1 Aug, 2012 By: Erik Gruenwedel

Cable parent Comcast loses 176,000 video subscribers in the quarter

Universal Studios Aug. 1 reported a second-quarter (ended June 30) operating cash flow loss of $83 million compared with operating cash flow of $27 million during the previous-year period, primarily driven by the underperformance of theatrical release Battleship.

Revenue for the studio, which includes Universal Studios Home Entertainment, dipped less than 2% to $1.2 billion compared with $1.3 billion last year, primarily reflecting lower theatrical and stage plays revenue, and partially offset by higher content licensing revenue from subscription video-on-demand services, among others.

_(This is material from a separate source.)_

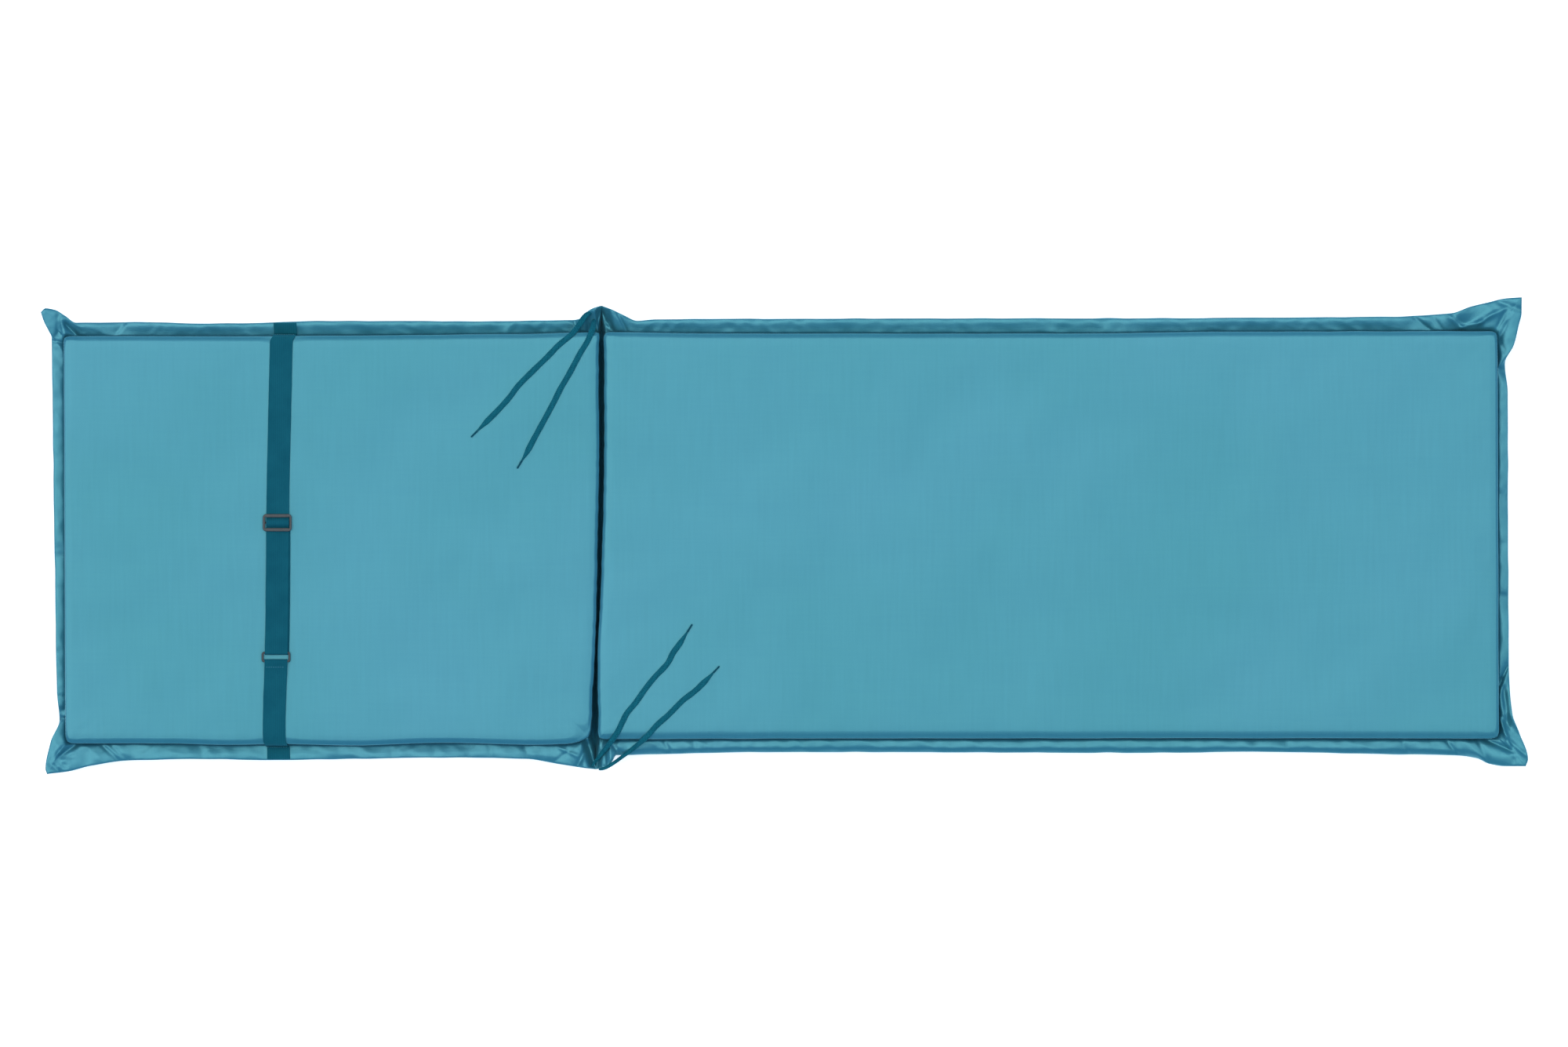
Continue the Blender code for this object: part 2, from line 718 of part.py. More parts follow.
def smooth_path(points, spacing):
    """Points about a spacing apart on a Catmull-Rom curve through a route's own points."""
    route = [Vector(p) for p in points]
    route = [2 * route[0] - route[1], *route, 2 * route[-1] - route[-2]]
    fine = []
    for a, b, c, d in zip(route, route[1:], route[2:], route[3:]):
        for t in (step / 20 for step in range(20)):
            curve = 2 * b + (c - a) * t + (2 * a - 5 * b + 4 * c - d) * t**2
            fine.append(0.5 * (curve + (3 * b - a - 3 * c + d) * t**3))
    fine.append(route[-2])
    lengths = [0.0]
    for a, b in zip(fine, fine[1:]):
        lengths.append(lengths[-1] + (b - a).length)
    count = round(lengths[-1] / spacing)
    made = []
    k = 0
    for place in (lengths[-1] * step / count for step in range(count + 1)):
        while k < len(fine) - 2 and lengths[k + 1] < place:
            k += 1
        made.append(fine[k].lerp(fine[k + 1], (place - lengths[k]) / (lengths[k + 1] - lengths[k])))
    return made


def height_below(surface, x, y, reach):
    """The highest point of the cushion within reach of a place, or 0 past the hem's outer edge."""
    highest = 0.0
    for out in (0.0, reach / 2, reach):
        for turn in range(12):
            spot_x = x + out * math.cos(turn * math.pi / 6)
            spot_y = y + out * math.sin(turn * math.pi / 6)
            above = Vector((spot_x * MM, spot_y * MM, 2 * FACE_HEIGHT * MM))
            hit = surface.ray_cast(above, Vector((0, 0, -1)))[0]
            if hit:
                highest = max(highest, hit.z / MM)
    return highest


def rest_on(surface, route, spacing):
    """Lays a route on the cushion: close above it, and with no stretch steeper than a lace bends."""
    fine = smooth_path(route, 2.0)
    heights = [height_below(surface, p.x, p.y, LACE_WIDTH * 0.6) for p in fine]
    window = math.ceil(spacing / 2.0)
    covered = [max(heights[max(k - window, 0) : k + window + 1]) for k in range(len(fine))]
    slope = LACE_SLOPE * 2.0
    count = len(covered)
    eased = [max(covered[m] - slope * abs(m - k) for m in range(count)) for k in range(count)]
    count = round((len(fine) - 1) * 2.0 / spacing)
    rested = []
    for k in range(count + 1):
        at = round((len(fine) - 1) * k / count)
        height = eased[at] + 2 * GAP + LACE_THICKNESS / 2
        rested.append(Vector((fine[at].x, fine[at].y, height)))
    return rested


def make_lace(name, path, mat):
    """A flat braid with rounded edges that narrows towards its tip."""
    end = path[-1] - path[-2]
    path = [*path[:-1], path[-1] - end.normalized() * LACE_NARROWING, path[-1]]
    curve = bpy.data.curves.new(name, "CURVE")
    curve.dimensions = "3D"
    curve.twist_mode = "Z_UP"
    curve.extrude = (LACE_WIDTH - LACE_THICKNESS) / 2 * MM
    curve.bevel_depth = LACE_THICKNESS / 2 * MM
    curve.bevel_resolution = 2
    curve.use_fill_caps = True
    spline = curve.splines.new("POLY")
    spline.points.add(len(path) - 1)
    for knot, point in zip(spline.points, path):
        knot.co = (*(point * MM), 1.0)
        knot.tilt = math.pi / 2
    spline.points[-1].radius = TIP_SIZE[1] / LACE_WIDTH
    curve.materials.append(mat)
    obj = bpy.data.objects.new(name, curve)
    bpy.context.scene.collection.objects.link(obj)
    return obj


def make_tip(name, path, mat):
    """The lace's tip: a thin round sleeve on the face, in line with the end of the lace."""
    along = (path[-1] - path[-2]).normalized()
    along.z = 0.0
    length, width = TIP_SIZE
    middle = path[-1] + along * (GAP + length / 2)
    middle.z = FACE_HEIGHT + 2 * GAP + width / 2
    bm = bmesh.new()
    bmesh.ops.create_cone(
        bm, cap_ends=True, segments=10, radius1=width / 2 * MM, radius2=width * 0.4 * MM, depth=length * MM
    )
    tip = finish(name, bm, mat)
    tip.location = middle * MM
    tip.rotation_euler = (math.pi / 2, 0, math.atan2(along.y, along.x) + math.pi / 2)
    return tip


def main():
    clear_scene()
    cover = new_material("cover_cloth", (0.102, 0.356, 0.474), 0.5)
    strap = new_material("strap_webbing", (0.007, 0.098, 0.147), 0.7)
    braid = new_material("lace_braid", (0.009, 0.122, 0.181), 0.75)
    fitting = new_material("strap_fittings", (0.127, 0.114, 0.127), 0.4)
    cushion = make_cushion(cover)
    mesh = cushion.data
    surface = BVHTree.FromPolygons([v.co for v in mesh.vertices], [p.vertices for p in mesh.polygons])
    make_long_strap(strap)
    make_short_strap(strap)
    make_slide(fitting)
    make_ring(fitting)
    for name, route in LACE_ROUTES.items():
        path = rest_on(surface, route, LACE_SPACING)
        make_lace(name, path, braid)
        make_tip(f"{name}_tip", path, braid)


main()
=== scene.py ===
"""Sun lounger cushion, dressed: padded cover with a standing hem, webbing with slide and ring, and laces.

The tables are in millimetres, in the same frame as the solids: +X towards the foot end, +Y to the left of
someone who looks that way, +Z up out of the strap side, with the origin on the floor below the middle.
"""

import math

import bmesh
import bpy
import numpy as np
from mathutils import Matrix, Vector, noise
from mathutils.bvhtree import BVHTree
from mathutils.geometry import delaunay_2d_cdt


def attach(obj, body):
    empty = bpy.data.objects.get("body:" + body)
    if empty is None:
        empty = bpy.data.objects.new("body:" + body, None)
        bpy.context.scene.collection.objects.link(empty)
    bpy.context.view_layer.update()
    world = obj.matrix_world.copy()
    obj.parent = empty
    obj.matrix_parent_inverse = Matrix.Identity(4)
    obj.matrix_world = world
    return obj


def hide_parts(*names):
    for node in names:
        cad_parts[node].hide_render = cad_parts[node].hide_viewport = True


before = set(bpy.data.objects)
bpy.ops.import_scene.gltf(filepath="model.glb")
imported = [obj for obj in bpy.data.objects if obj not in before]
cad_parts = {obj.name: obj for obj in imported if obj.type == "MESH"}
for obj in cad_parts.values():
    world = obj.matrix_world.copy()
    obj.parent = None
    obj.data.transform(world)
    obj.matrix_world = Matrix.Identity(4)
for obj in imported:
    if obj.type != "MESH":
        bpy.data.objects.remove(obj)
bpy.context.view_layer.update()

MM = 0.001
GAP = 0.3
UP = np.array((0.0, 0.0, 1.0))

# Heights of the pads and of the hem
FACE_HEIGHT = 50.0
SEAM_HEIGHT = 24.0
SEAM_INSET = 4.0
STITCH_PLACE = 5.2

# Section of a pad, from the seam up to the face: how far in from the pad's edge, share of the rounding beyond
# that, height. A low lip runs along the edge, where the cloth is turned in.
UPPER_SECTION = (
    (4.0, 0.0, 24.0),
    (2.9, 0.0, 26.6),
    (1.5, 0.0, 30.2),
    (0.4, 0.0, 34.2),
    (0.0, 0.0, 38.0),
    (0.1, 0.0, 41.4),
    (0.25, 0.0, 44.2),
    (0.35, 0.01, 46.4),
    (0.4, 0.05, 47.3),
    (0.4, 0.11, 47.72),
    (0.4, 0.17, 47.82),
    (0.4, 0.24, 48.02),
    (0.4, 0.36, 48.48),
    (0.4, 0.5, 48.94),
    (0.4, 0.66, 49.38),
    (0.4, 0.82, 49.68),
    (0.4, 1.0, 49.84),
    (9.0, 1.0, 49.93),
    (26.0, 1.0, 49.98),
)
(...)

Meanwhile, parent Comcast Corp. reported it lost 176,000 video subscribers during the quarter to end the period with 22.1 million subs. The No. 1 cable operator lost 238,000 video subs during the previous-year period.

The video sub loss underscores ongoing trends among cable and satellite TV operators dealing with increased competition from telecommunications providers and so-called "cord-cutting" by consumers opting for less expensive over-the-top video services such as Netflix, Hulu and Amazon Prime.

In a call with analysts, Comcast Cable CEO Neil Smit said the reduction in video sub losses was the result of improved service calls, rollout of the cloud-based X1 DVR remote and related apps.

“I don’t think the competitive environment is materially changed one way or another,” Smit said. “I mean, I’d like to see housing sort of come back a little bit and the economy come back but I don’t think there have been material changes in the quarter.”

Finally, Comcast executives were ecstatic with initial TV ratings from the London Olympics, which NBC is broadcasting more than 5,000 hours of TV coverage, in addition to 3,500 hours of streamed video.

Stephen Burke, CEO of NBC Universal, said the London Games would likely break even financially for the network after initially forecast to lose $200 million.

“If you take the first five days of London and you compare them with Beijing [in 2008], we projected [TV ratings] to be down 20% and we’re actually up 9%,” Burke said. “The reality is we’re up versus Athens 26% and we’re about 30% higher than our estimate.”

The CEO added that for the first time in Olympic broadcast history, there is a combined strategy that embraces broadcast, cable, and digital, which results in increased exposure leading up to “great numbers” in prime time.